Most Americans see Bush as having little to no credibility at this point, but many do trust the military i.e. the military commanders to be honest. The military including Joint Chiefs Chairman Peter Pace, Army Chief of Staff George Casey and Former Secretary of State Colin Powell may not have been as aggressively forthright as many would like, but they have certainly been more honest then the administration. That makes General Petraeus’s testimony all the more disappointing for its lack of candor. The general stated that the methods used to track sectarian violence in Iraq was approved by two intelligence agencies, but failed to name them or elaborate on the exact nature of their methodology. – Fact Checking General Petraeus: Today’s Testimony Offers Few Answers
* However, U.S. Intelligence Officials Questioned Pentagon’s Methods of Tracking Violence in Iraq. “The intelligence community has its own problems with military calculations. Intelligence analysts computing aggregate levels of violence against civilians for the NIE puzzled over how the military designated attacks as combat, sectarian or criminal, according to one senior intelligence official in Washington. ‘If a bullet went through the back of the head, it’s sectarian,’ the official said. ‘If it went through the front, it’s criminal.'” [Washington Post, 9/6/07]
* A Military Spokesman Admitted It Did Not Track Shiite-on-Shiite or Sunni-on-Sunni Violence. “According to a spokesman for the Baghdad headquarters of the Multi-National Force-Iraq (MNF-I), those attacks are not included in the military’s statistics. ‘Given a lack of capability to accurately track Shiite-on-Shiite and Sunni-on-Sunni violence, except in certain instances,’ the spokesman said, ‘we do not track this data to any significant degree.'” [Washington Post, 9/6/07]
* And, the GAO Found Claims of Decreased Sectarian Violence Could Not Be Verified. “On trends in sectarian violence, we could not determine if sectarian violence had declined since the start of the Baghdad Security Plan. The administration’s July 2007 report stated that MNF-I trend data demonstrated a decrease in sectarian violence since the start of the Baghdad Security Plan in mid-February 2007. The report acknowledged that precise measurements vary, and that it was too early to determine if the decrease would be sustainable.” [GAO Report: Securing, Stabilizing and Rebuilding Iraq, September 2007]

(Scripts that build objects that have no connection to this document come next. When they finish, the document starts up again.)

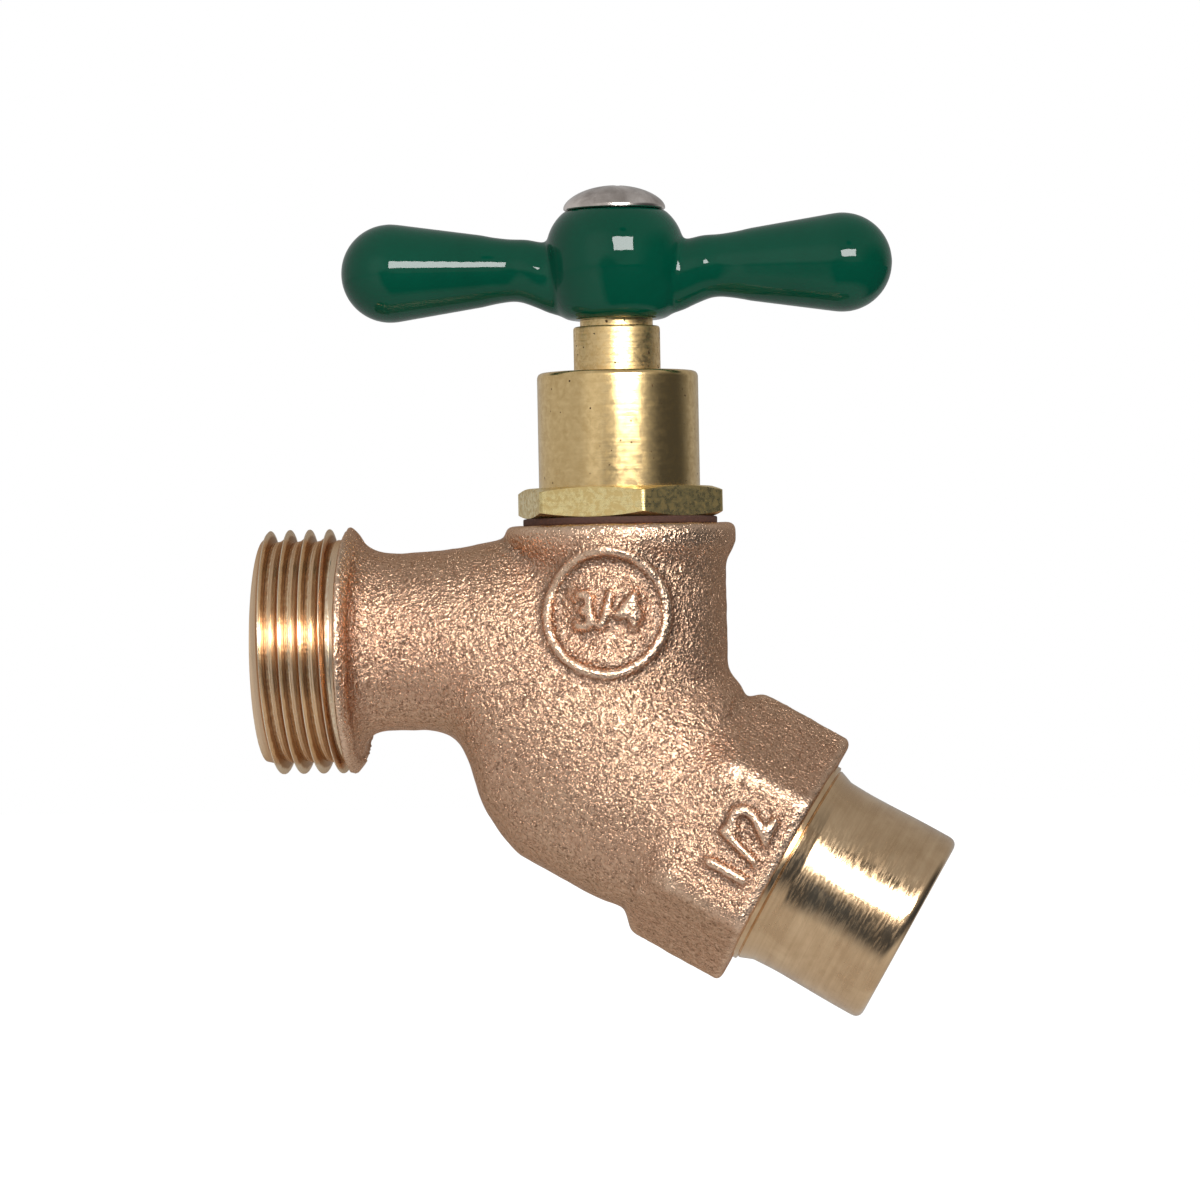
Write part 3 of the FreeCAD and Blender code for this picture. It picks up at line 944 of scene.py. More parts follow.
@dataclass(frozen=True)
class SealStuff(Finish):
    """Pressed seal stock: fibre, graphite packing or rubber, with a fine uneven grain."""

    name: str = "fibre"
    # Default colours, used by the gasket's fibre: its own dark red-brown, darkened further as painted shade
    # for its place under the nut.
    light: Colour = (0.13, 0.06, 0.042)
    dark: Colour = (0.06, 0.03, 0.022)
    grain: float = 0.0003
    depth: float = 0.00004
    rough: float = 0.75
    gloss: float = 0.3

    def material(self) -> bpy.types.Material:
        """Build the seal's skin.

        Returns:
            The material.
        """
        material, graph, shader = self.shader(Roughness=self.rough, Specular_IOR_Level=self.gloss)
        grain = effects.grain.use(graph, graph.place(), Grain=self.grain)
        normal = self.relief(graph, grain["Height"], self.depth)
        graph.feed(shader, Base_Color=graph.mix(grain["Tone"], self.dark, self.light), Normal=normal)
        return material


FINISHES: dict[str, Finish] = {
    "cast": CastBronze(),
    "hose_thread": ThreadCut(),
    "spigot": TurnedMetal(
        name="polished_bronze", axis=Axis.INLET, bright=(0.92, 0.66, 0.40), dull=(0.70, 0.47, 0.27),
        line=0.00025, contrast=1.6, depth=0.000005, shine=(0.09, 0.17), brushed=0.12,
    ),
    "guard": TurnedMetal(
        name="turned_brass", line=0.0005, cloud=0.0008, contrast=1.5, pit_share=0.3, depth=0.000008,
        shine=(0.15, 0.27),
    ),
    "hexagon": TurnedMetal(
        name="bar_brass", bright=(1.0, 0.82, 0.40), dull=(0.72, 0.54, 0.23), line=0.0006,
        cloud=0.0006, contrast=3.0, pit_share=0.35, shine=(0.26, 0.46), depth=0.00003,
    ),
    "stem": TurnedMetal(
        name="dull_brass", line=0.0003, cloud=0.0005, contrast=2.5, pit_share=0.7, shine=(0.28, 0.46),
        depth=0.00004,
    ),
    "enamel": GreenEnamel(),
    "nickel": NickelPlate(),
    "fibre": SealStuff(),
    "packing": SealStuff(
        name="graphite_packing", light=(0.10, 0.10, 0.10), dark=(0.03, 0.03, 0.03), rough=0.5,
    ),
    "rubber": SealStuff(name="black_rubber", light=(0.035, 0.034, 0.033), dark=(0.015, 0.015, 0.015)),
}


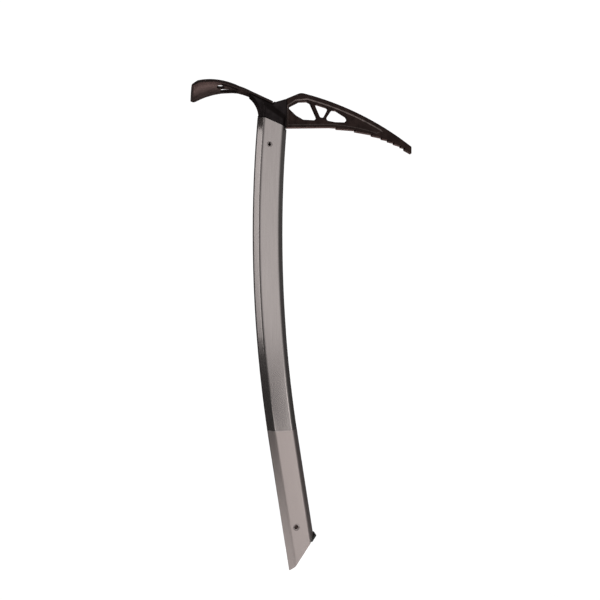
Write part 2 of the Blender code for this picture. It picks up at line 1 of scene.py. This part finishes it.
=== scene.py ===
"""Looks of the ice axe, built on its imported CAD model.

Lengths are in metres, in the model's own frame: the origin is the centre of the clip-in eye,
+X points to the pick's tip, +Y across the axe and +Z up. Nothing on the axe moves, so every
piece rides on the one body, "root".
"""

import math

import bmesh
import bpy
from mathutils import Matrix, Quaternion, Vector


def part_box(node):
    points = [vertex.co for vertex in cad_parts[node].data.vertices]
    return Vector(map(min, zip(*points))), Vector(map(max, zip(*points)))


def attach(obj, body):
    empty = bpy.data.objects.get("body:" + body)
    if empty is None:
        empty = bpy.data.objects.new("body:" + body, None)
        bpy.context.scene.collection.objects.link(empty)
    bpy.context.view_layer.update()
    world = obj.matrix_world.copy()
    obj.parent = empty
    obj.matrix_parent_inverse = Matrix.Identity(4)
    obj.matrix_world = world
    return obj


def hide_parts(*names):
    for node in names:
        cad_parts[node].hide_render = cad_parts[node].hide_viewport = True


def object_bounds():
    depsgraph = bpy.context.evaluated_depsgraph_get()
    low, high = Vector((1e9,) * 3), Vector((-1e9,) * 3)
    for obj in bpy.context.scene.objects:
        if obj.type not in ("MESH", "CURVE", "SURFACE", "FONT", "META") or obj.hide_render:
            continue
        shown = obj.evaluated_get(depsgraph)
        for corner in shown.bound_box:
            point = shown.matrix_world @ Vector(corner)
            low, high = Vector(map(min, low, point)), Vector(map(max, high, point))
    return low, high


MM = 0.001

# Camera: level, a little towards the adze's side of the axe.
VIEW_AZIMUTH = math.radians(-15.0)
VIEW_DISTANCE = 504.0 * MM
VIEW_TARGET = Vector((-2.0 * MM, 0.0, -217.0 * MM))
VIEW_LENS = 29.1
VIEW_SENSOR = 36.0
VIEW_SHIFT = 0.0333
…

The car bomb has been referred to as the poor insurgent’s WMD and they have been used quite frequently in Iraq, yet
* However, The Military Does Not Include Car Bombings in Sectarian Violence Statistics. “According to U.S. military figures, an average of 1,000 Iraqis have died each month since March in sectarian violence. That compares with about 1,200 a month at the start of the security plan, the military said in an e-mailed response to queries. This does not include deaths from car bombings, which the military said have numbered more than 2,600 this year.” [LA Times, 9/4/07 ]
* And, The Number of Car Bombings In Iraq Was Five Percent Higher in July 2007 than in December 2006. The number of car bombings in July actually was 5 percent higher than the number recorded last December, according to statistics given to the McClatchy news organization, and the number of civilians killed in explosions is about the same. [McClatchy Newspapers, 8/15/07]
Again, one of reasons Bush and his supporters (lack of genuineness aside) claim that we must stay in order to protect the Iraqi people just doesn’t add up, Civilian Deaths Steady through Surge; August Secret Official Toll Staggering 2,890; Mahdi Army Continuing Ethnic Cleansing
“[In Baghdad] the push to drive Sunnis from Shiite neighborhoods continues in a city that U.S. military officers say has gone from being 65 percent Sunni to being 75 percent Shiite . . .
Unidentified bodies continue to show up daily in Baghdad, though the pace is lower than it was last December, when 1,030 bodies were found . . . dropping . . . to 428 in August. Some military officials and many residents attribute the generally lower numbers not to the U.S. security plan, but to the purges in mixed neighborhoods that have left militants with fewer people to kill.
Of an estimated 1 million Iraqis who’ve fled their homes since February 2006, 83 percent are from Baghdad, the IOM says.
Between the simmering genocide and the exodus of Sunnis to escape the violence, sure if we stay a few more years there might be a lower level of violence. What Bush and his supporters do not seem to care about is that in the mean time a large portion of the population will either be dead or a refugee and that will be the real reason the rate of violence goes down. The Bushies don’t seem to care that they’re burning down the house to stop the ceiling from leaking. For a political party that still gives us daily reminders that they are the great gurus of foreign policy and bold ideas their approach to solving the Iraq morass is ironically pathetic.